Much of the above could be said of many of the integrated investment banks. Indeed, Lehman Bros before the crash was widely viewed as having one of the best managed cultures on Wall Street under Dick Fuld, now resident in Sun Valley, Idaho.

(The stunning private location probably does not make up for the public disgrace. The banker introduced himself at a party last year with the words: “Hi, I’m Dick Fuld, the most hated man in America.”)

One sentence in the Salz report stands out: “The absence of a common purpose or common set of values.” Bob Diamond would dispute this: he remains proud of the global investment bank that he more than anyone else built up. Still, these words about common purpose speak to the management dilemma at the heart of modern banking.

Barclays was a family bank with Quaker roots which post-Big Bang embraced de Zoete & Bevan and Wedd Durlacher, the pre-Big Bang stock broker and jobber, plus most of Lehman Bros. It was not alone.

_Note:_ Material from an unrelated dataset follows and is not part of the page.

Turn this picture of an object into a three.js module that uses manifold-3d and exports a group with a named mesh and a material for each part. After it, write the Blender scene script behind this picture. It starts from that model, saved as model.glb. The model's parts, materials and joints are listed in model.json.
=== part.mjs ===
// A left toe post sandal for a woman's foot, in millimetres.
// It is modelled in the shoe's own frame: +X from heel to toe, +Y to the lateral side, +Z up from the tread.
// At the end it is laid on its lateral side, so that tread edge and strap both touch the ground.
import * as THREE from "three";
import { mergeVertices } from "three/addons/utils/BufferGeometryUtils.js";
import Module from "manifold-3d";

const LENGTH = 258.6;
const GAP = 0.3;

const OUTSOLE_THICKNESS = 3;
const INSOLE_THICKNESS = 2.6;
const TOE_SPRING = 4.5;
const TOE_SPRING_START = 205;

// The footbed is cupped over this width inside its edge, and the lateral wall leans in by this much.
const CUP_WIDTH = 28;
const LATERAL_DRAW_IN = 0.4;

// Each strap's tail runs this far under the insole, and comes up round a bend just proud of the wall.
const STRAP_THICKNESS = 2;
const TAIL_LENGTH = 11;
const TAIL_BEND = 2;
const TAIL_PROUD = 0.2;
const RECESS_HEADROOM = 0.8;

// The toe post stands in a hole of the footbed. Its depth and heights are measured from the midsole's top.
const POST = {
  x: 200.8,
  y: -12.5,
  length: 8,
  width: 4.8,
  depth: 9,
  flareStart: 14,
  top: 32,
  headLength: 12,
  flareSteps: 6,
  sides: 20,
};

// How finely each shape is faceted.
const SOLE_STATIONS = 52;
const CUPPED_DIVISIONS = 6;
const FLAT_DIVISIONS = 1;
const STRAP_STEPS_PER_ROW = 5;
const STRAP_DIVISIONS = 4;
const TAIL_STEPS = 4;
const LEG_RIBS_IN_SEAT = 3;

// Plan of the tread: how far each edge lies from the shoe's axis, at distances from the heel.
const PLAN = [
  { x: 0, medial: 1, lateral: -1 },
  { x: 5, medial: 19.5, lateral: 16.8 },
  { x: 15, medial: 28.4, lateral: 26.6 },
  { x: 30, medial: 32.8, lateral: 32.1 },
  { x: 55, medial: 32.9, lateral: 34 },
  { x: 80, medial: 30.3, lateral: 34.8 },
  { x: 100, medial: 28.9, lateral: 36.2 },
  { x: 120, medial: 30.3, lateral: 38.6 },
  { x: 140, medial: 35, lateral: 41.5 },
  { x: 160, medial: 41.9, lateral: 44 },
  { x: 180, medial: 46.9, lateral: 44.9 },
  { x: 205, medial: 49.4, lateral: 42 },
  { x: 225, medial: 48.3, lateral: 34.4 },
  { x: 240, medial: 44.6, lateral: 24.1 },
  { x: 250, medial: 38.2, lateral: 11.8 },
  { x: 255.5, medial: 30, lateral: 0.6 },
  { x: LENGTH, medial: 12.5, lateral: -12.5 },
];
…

Royal Bank of Scotland grew out of National Westminster Bank and later ABN Amro; Deutsche grew out of Morgan Grenfell and Bankers Trust; JP Morgan Chase – Bank One, Chemical Bank, scrappy Bear Stearns, Washington Mutual and blue-blooded Cazenove.

These mergers produced a new distorted culture where money was paramount and clients’ interests were subordinated to those of individuals and firms. Banks thought what was legal was ethical. Wrong.

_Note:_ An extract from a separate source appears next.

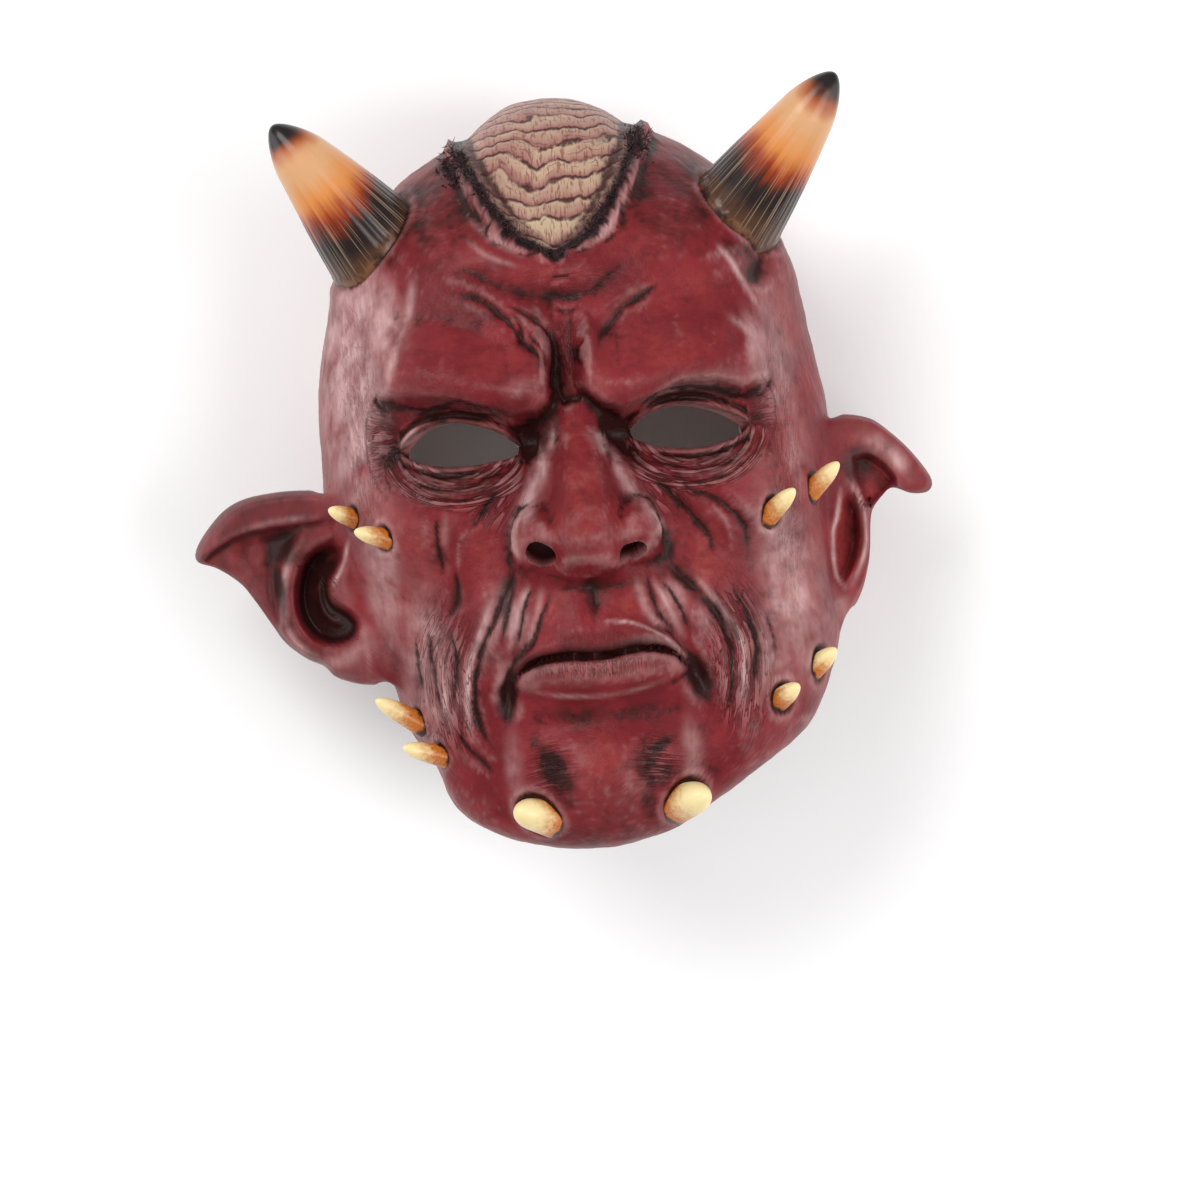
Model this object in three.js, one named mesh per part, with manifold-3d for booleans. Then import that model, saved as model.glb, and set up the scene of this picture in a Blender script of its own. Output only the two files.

I doubt very much whether we can go back to the partnership model where you have your own capital at risk, not the shareholders. What is required is action on two fronts: the culture of banking itself – the way banks are run, the way bankers behave and what needs to be done to effect deep and lasting change in both; and lastly the desirable shape, scale, scope and revenue-generating capacity of the industry.

In my view, more needs to be done on the first score, where the Lambert review is working on new professional standards. But much more has been accomplished on this last than is generally appreciated. For example, returns on equity – the standard measure of profitability that pre-crisis routinely ranged from 20 to 25 per cent of GDP – is now more like between 10 and 15 per cent. In the new world, it may well fall to single digits.

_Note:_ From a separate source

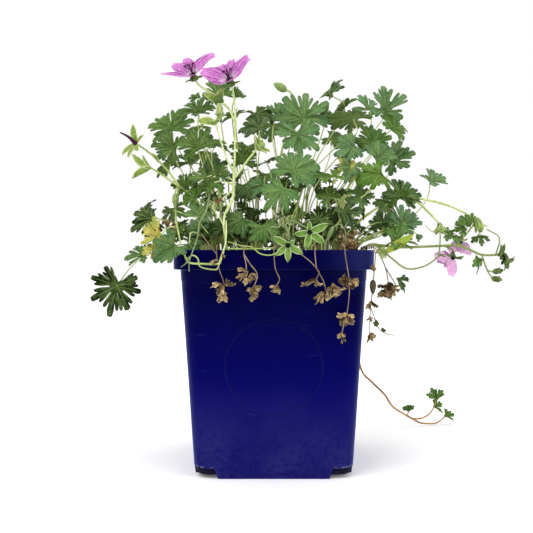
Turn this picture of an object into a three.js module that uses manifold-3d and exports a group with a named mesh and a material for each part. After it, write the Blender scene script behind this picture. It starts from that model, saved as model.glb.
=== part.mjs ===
// Hardy geranium in a square nursery pot, millimetres, +Z up.
// The origin is the middle of the pot's underside, -Y is the side with the raised ring.
import * as THREE from 'three';
import { mergeVertices } from 'three/addons/utils/BufferGeometryUtils.js';
import Module from 'manifold-3d';

const wasm = await Module();
wasm.setup();

// Pot
const potHeight = 174;
const rimWidth = 152;
const rimDepth = 14.7;
const wallTopWidth = 141.6;
const wallFootWidth = 122;
const cornerRadius = 15;
const wall = 2;
const floorBottom = 8;
const floorTop = 10;
const flapWidth = 90;
const footSize = 14;
const footOffset = 47;
const padRadius = 17;
const drainRadius = 6;
const drainSides = 8;
const drainOffset = 28;
const ringRadius = 36.5;
const ringHeight = 86;
const ringWire = 0.9;

// Soil and the holes that the stems stand in
const soilTop = 160;
const holeDepth = 9.3;
const clearance = 0.3;
const stubRadius = 2.4;
const stubTop = 165;

// Leaves, petals and stems
const bladeThickness = 0.75;
const petioleRadius = 0.8;
const stemRadius = 1.2;
const flowerStemRadius = 1.7;
const toothedFrom = 18;
const joinShare = 0.035;

const colours = {
  pot: 0x10135a,
  soil: 0x3a2b20,
  leaf: 0x567a39,
  greyLeaf: 0x627d54,
  darkLeaf: 0x3c5a22,
  stem: 0x9cb55f,
  petal: 0xdd95dc,
  stamen: 0x3a1026,
  yellow: 0xb3aa47,
  dry: 0x7a6a48,
  runner: 0xb08a5a,
};

const object = new THREE.Group();

// Small helpers

let seed = 7;
function random(low, high) {
  seed = (seed * 16807) % 2147483647;
  return low + ((high - low) * seed) / 2147483647;
}

function vector(point) {
  return new THREE.Vector3(point[0], point[1], point[2]);
}

// A closed three.js geometry as a solid with its faces pointing out.
function solid(geometry) {
  geometry.deleteAttribute('normal');
  geometry.deleteAttribute('uv');
  const merged = mergeVertices(geometry, 1e-5);
  const position = merged.attributes.position;
  const triVerts = new Uint32Array(merged.index.array);
  const a = new THREE.Vector3();
  const b = new THREE.Vector3();
  const c = new THREE.Vector3();
  let volume = 0;
  for (let i = 0; i < triVerts.length; i += 3) {
    a.fromBufferAttribute(position, triVerts[i]);
    b.fromBufferAttribute(position, triVerts[i + 1]);
    c.fromBufferAttribute(position, triVerts[i + 2]);
    volume += a.dot(b.cross(c));
  }
  if (volume < 0) {
    for (let i = 0; i < triVerts.length; i += 3) {
      [triVerts[i], triVerts[i + 1]] = [triVerts[i + 1], triVerts[i]];
    }
  }
  const vertProperties = new Float32Array(position.array);
  return new wasm.Manifold(new wasm.Mesh({ numProp: 3, vertProperties, triVerts }));
}

function join(pieces) {
  let whole = pieces[0];
  for (const piece of pieces.slice(1)) whole = whole.add(piece);
  return whole;
}

function addPart(name, shape, colour, roughness = 0.6) {
  const mesh = shape.getMesh();
  const geometry = new THREE.BufferGeometry();
  geometry.setAttribute('position', new THREE.BufferAttribute(mesh.vertProperties, 3));
  geometry.setIndex(new THREE.BufferAttribute(mesh.triVerts, 1));
  geometry.computeVertexNormals();
  const material = new THREE.MeshStandardMaterial({ color: colour, roughness, metalness: 0 });
  const part = new THREE.Mesh(geometry, material);
  part.name = name;
  object.add(part);
}

// A bar of few sides along a smooth curve through the points, its ends drawn in to a share.
function tube(points, radius, steps, sides = 4, endShare = 1) {
  const section = new THREE.Shape();
  for (let i = 0; i < sides; i += 1) {
    const angle = (2 * Math.PI * i) / sides;
    const x = radius * Math.cos(angle);
    const y = radius * Math.sin(angle);
    if (i === 0) section.moveTo(x, y);
    else section.lineTo(x, y);
  }
  const path = new THREE.CatmullRomCurve3(points.map(vector));
  const options = { steps, bevelEnabled: false, extrudePath: path };
  const geometry = new THREE.ExtrudeGeometry(section, options);
  const position = geometry.attributes.position;
  const corner = new THREE.Vector3();
  for (const end of [path.getPoint(0), path.getPoint(1)]) {
    for (let i = 0; i < position.count; i += 1) {
      corner.fromBufferAttribute(position, i);
      if (corner.distanceTo(end) < 1.01 * radius) corner.lerp(end, 1 - endShare);
      position.setXYZ(i, corner.x, corner.y, corner.z);
    }
  }
  return solid(geometry);
}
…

All this is impacting on pay and general remuneration levels: by some counts down 20 per cent compared to the peak. The trouble is the headlines do not reflect the reality: probably because the economic recession has depressed living standards across the board. Furthermore, the clampdown on bonuses has encouraged banks to compensate in terms of higher basic pay, which in turn generates more negative headlines.

The public mood is hardly likely to improve is particularly when the authorities are still dealing with earlier cases of misconduct such as the Libor scandal and the £20bn mis-selling of payment protection insurance, as well as investigations into foreign exchange trading.


Ladies and gentlemen, banks today are operating in a new regulatory world which will significantly reduce their return on equity and profit margins. Yet there is a paradox: the crash and its resolution has led to the creation of even larger banks than before.

This in turn has increased the “too big to fail” problem and moral hazard which the regulators have so far failed to resolve. We have a more concentrated financial system overlaid by vast amounts of complex regulation which, in itself, is a barrier to entry to new competitors.

In one sense, we have the worst of both worlds: octopus-like oversight of banks which are becoming more like regulated utilities, but which still see themselves as profit-seeking enterprises.

How to resolve this dilemma? Well, one way is change culture. This is Antony Jenkins’s challenge at Barclays. We will see the fruits of his work next week. The broader challenge is to make money as an entrepreneurial entity without blowing up the world – and without having your employees engaged constantly in abstruse schemes to circumvent rules and regulations.

We should all wish Mr Jenkins well, but he might be advised to read the words of my FT colleague John Gapper. “There is no such thing as a banker. There are equity brokers, foreign exchange traders, mortgage salespeople, corporate financiers and all kinds of specialists under one roof but there is no single set of employees unified by a professional culture and a willingness to pull together.”

Now, there are instances of extraordinary leaders creating a common culture, or extraordinary institutions retaining a common culture. Jamie Dimon of JP Morgan Chase falls into the first category, even if the King of the Street’s halo has slipped in the past year. Goldman Sachs probably fits into the second: a shark with an acute sense of risk management and a low tolerance for intruders.

But these are very much the exceptions to the rule.

The creation of a common culture is made all the harder by the mercenary nature of the business, best summed up by the phrase “the global war for talent” in which banks pay extraordinary sums to prevent supposedly key employees from defecting to rivals.

If, as I suspect, it is too difficult to wed these differing cultures and businesses together, then maybe we should recognise that commercial banking and investment banking are indeed fundamentally different. That was, after all, what America concluded after the great crash of 1929 which led to the Glass-Steagall act.

In 2008, financial markets were in meltdown. The priority was to rescue the system. In the event, the system was not only rescued, it was restored, albeit with new rules. Rather than breaking up the banks, the authorities believed that concentration was a safer option. With the benefit of hindsight, that was a mistake.

Six years on, many believe the case for break-up of the financial giants is irrefutable. I am not sure whether we want legislation. We have had enough government involvement in the financial sector, particularly in Britain. Far better for the banks themselves to decide that it is indeed in their own interests to do so. For they, more than outsiders, must now realise that the commercial and trading functions no longer fit together.

Banks are essential for the transmission of credit needed to make the economy run. But this utility-type activity should be kept apart from trading activities which belong best in highly capitalised entities such as hedge funds.

We cannot turn bankers into saints. Nor should we banish risk-taking. It is the sine qua non of market capitalism. Bankers have begun to clean up their act. But more must be done – and they must reconnect to the community. The alternative may not be a living hell, but it will be a prolonged spell in purgatory.